Paulo Anacé: Cauípe significa
Paulo Anacé: Cauípe significa (Foto: Thais Mesquita)

“Cauípe, na língua dos tapuias, quer dizer ‘rio onde o grande espírito caminha’. Então, além disso tudo que está acontecendo aqui, esse é um local sagrado para nós”, disse Paulo Anacé, um dos líderes da aldeia. Em vídeos divulgados pela prefeitura, a promessa é de que a obra beneficiará visitantes, esportistas e barraqueiros. Num desses vídeos, barraqueiros se declaram favoráveis ao projeto. “Os barraqueiros que estavam apoiando a obra já não estão mais. Eles começaram apoiando, mas mudaram de opinião. Estão todas fechadas”, apontou Roberto Anacé. O POVO não teve contato com proprietários das barracas na margem da lagoa. Na manhã desta quinta-feira, nenhuma funcionava.
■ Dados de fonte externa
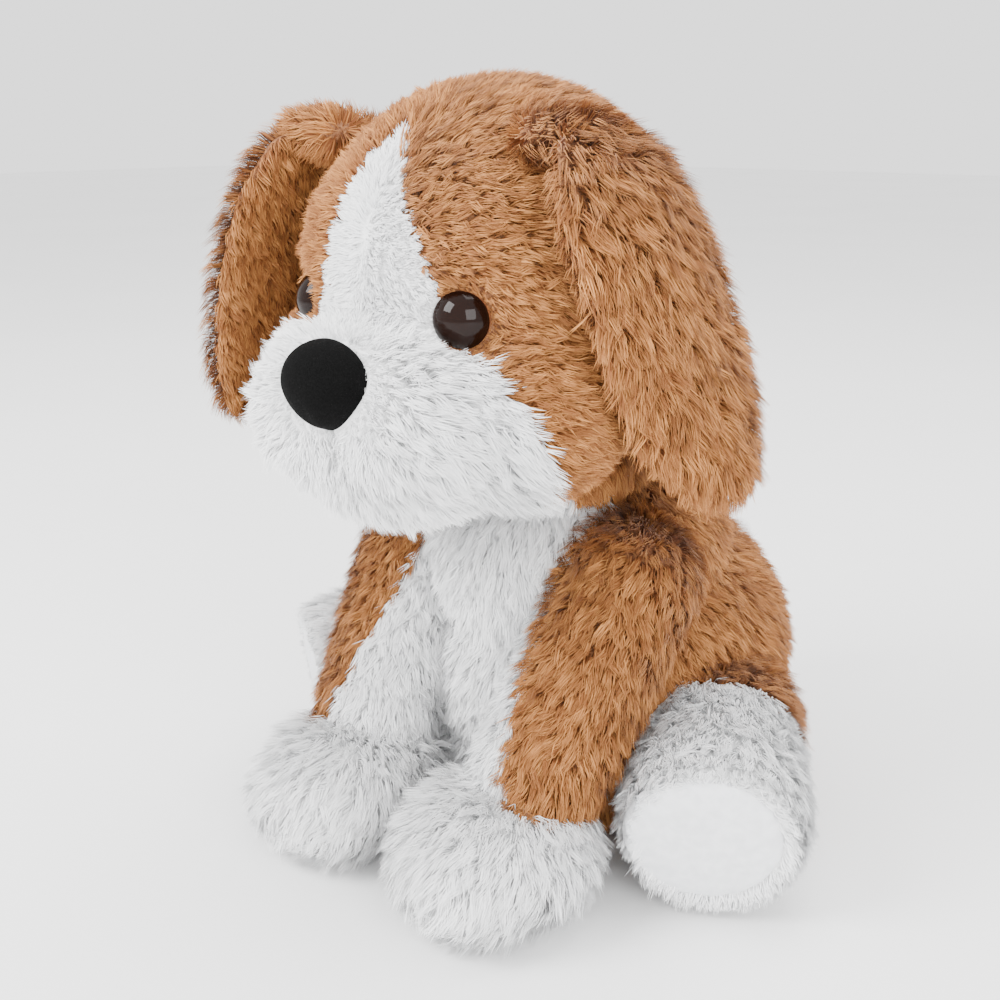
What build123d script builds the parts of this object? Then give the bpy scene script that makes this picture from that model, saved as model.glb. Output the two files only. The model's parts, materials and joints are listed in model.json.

“O que vemos aqui hoje é mais que uma destruição ao meio ambiente, mas a toda a nossa história e à nossa mãe terra. É duro você ver onde nasceu, onde você tem o seu sangue, do seu povo, ser destruído pela ganância e a força da especulação imobiliária dos grandes empresários”, falava Paulo, em pé no meio da lagoa seca, enquanto a escavadeira enchia outra caçamba à sua frente. “A etnia Anacé, que já obteve o processo de demarcação de seu território, tem no Lagamar do Cauípe uma de suas fontes cruciais de sustento hídrico, e ocupa uma área considerável, sendo que em nenhum momento as lideranças e demais membros, Funai e Ibama foram consultados acerca do empreendimento que vem sendo realizado”, diz trecho da ação do MPF.

Peixes sumiram

Pescadores dizem que não encontram mais peixes na lagoa do Cauípe
Pescadores dizem que não encontram mais peixes na lagoa do Cauípe (Foto: Thais Mesquita)

Acostumados à pesca farta no local, todos com mais de 30 anos na atividade, Flávio Duarte (52), Francisco da Silva (49) e José Alberto Santos (55) haviam chegado à lagoa por volta das sete da manhã desta quinta-feira. Três horas depois, estavam indo embora quase sem nada. “Peguei dois siris e um bagre”, disse Francisco. Sempre saíam com os urús (cestos de palha) cheios de carás, tucunarés, siris, saúnas grandes. Nas tarrafadas recentes, depois do início da obra, os peixes sumiram. “Acabou-se tudo. Tem mais nada”, confirmou Flávio. “A gente vem de longe, não adianta mais”, lamentou Alberto.

ERRAMOS: A área dos Anacés está em processo de demarcação, e não como foi publicado na primeira versão da matéria.